Why do real power plants and car engines fall so far short of the Carnot ceiling?
The Carnot cycle is a thought experiment requiring (1) both reservoirs stay at fixed temperature forever, (2) every heat exchange is quasi-static (infinitely slow), and (3) zero friction, zero heat leak, zero turbulence. Real engines can't satisfy any of those: combustion releases heat in milliseconds (isothermal-expansion approximations break), turbines and pistons have friction and turbulence and leakage, cooling systems steal useful heat from hot components, and exhaust carries away far more heat than the ideal cycle predicts. So coal-fired plants land at 35–45 % (Carnot ≈ 63 %), diesel engines at 30–45 % (Carnot ≈ 87 %), petrol engines lower still. Practical efficiency gains come from supercritical steam cycles, combined cycles (gas-turbine + steam), and waste-heat recovery (cogeneration).
How does running the Carnot cycle in reverse give a refrigerator or heat pump, and how do COP and η compare?

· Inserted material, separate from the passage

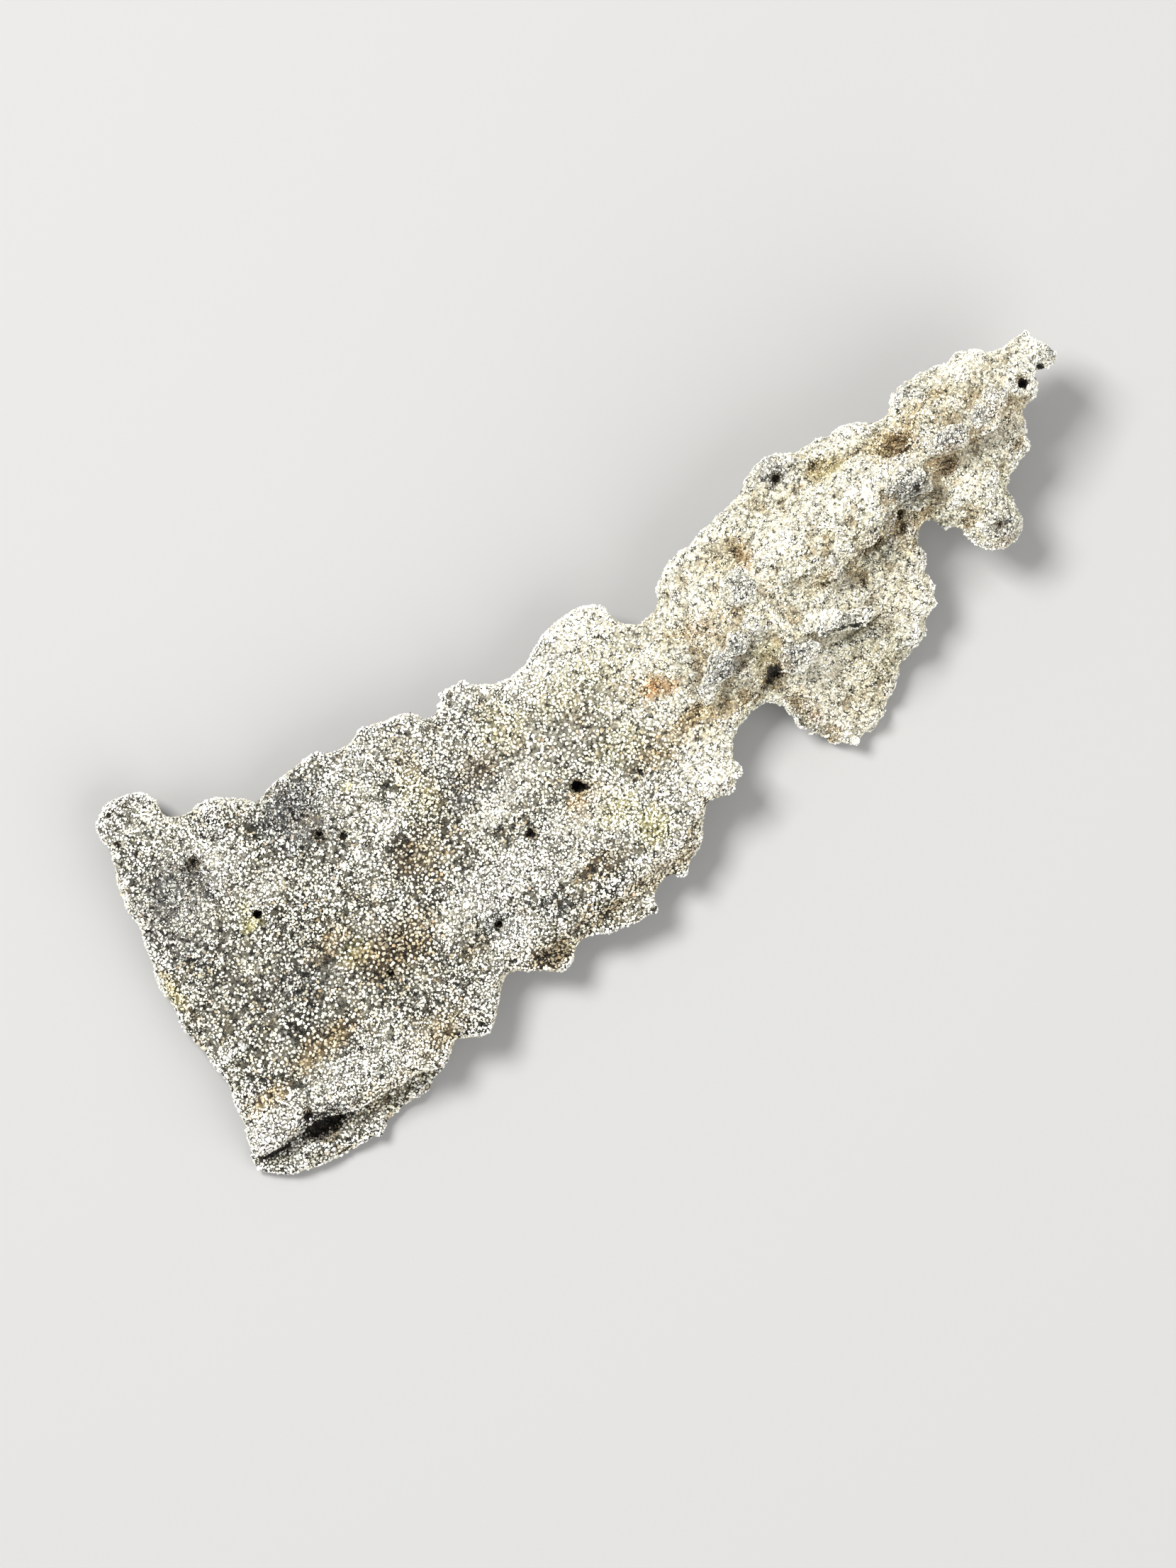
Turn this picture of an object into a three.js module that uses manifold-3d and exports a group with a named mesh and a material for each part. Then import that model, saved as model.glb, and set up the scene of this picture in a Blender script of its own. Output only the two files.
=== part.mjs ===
// A fulgurite: dune sand that lightning melted and welded into one crusted, branching piece.
// It lies as it rests on a table. A broad flat blade (a tube that collapsed on itself) runs
// from the broken end at -X to a winged ridge that tapers to the tip at +X.
// Millimetres, +Z up, origin under the middle of the piece, on the surface that it lies on.
//
// The body is one field of slabs, limbs and lumps that flow into each other, turned into
// facets on a lattice. Beads are then joined to it, and pores and bore slits cut from it.

import * as THREE from 'three';
import { MarchingCubes } from 'three/addons/objects/MarchingCubes.js';
import { ImprovedNoise } from 'three/addons/math/ImprovedNoise.js';
import { mergeVertices } from 'three/addons/utils/BufferGeometryUtils.js';
import Module from 'manifold-3d';

const { clamp, lerp, smoothstep } = THREE.MathUtils;

// ---- Driving dimensions -------------------------------------------------------------------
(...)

Every step of the Carnot cycle (isothermal, adiabatic) is reversible, so running the cycle backwards turns it from "heat engine producing work" into "input work, pump heat from cold to hot". That is exactly how a fridge / AC (focused on the cold side T_c) or a heat pump (focused on the hot side T_h) works. The Coefficient of Performance, COP = heat moved / electrical work in, is defined differently from η: COP can be much greater than 1 (typically 3–6), because you are moving heat rather than creating it — no laws are violated. COP_R = T_c / (T_h − T_c); COP_HP = T_h / (T_h − T_c) = COP_R + 1. The smaller the temperature gap, the higher the COP — which is why setting a household AC to 26 °C is significantly more efficient than 18 °C.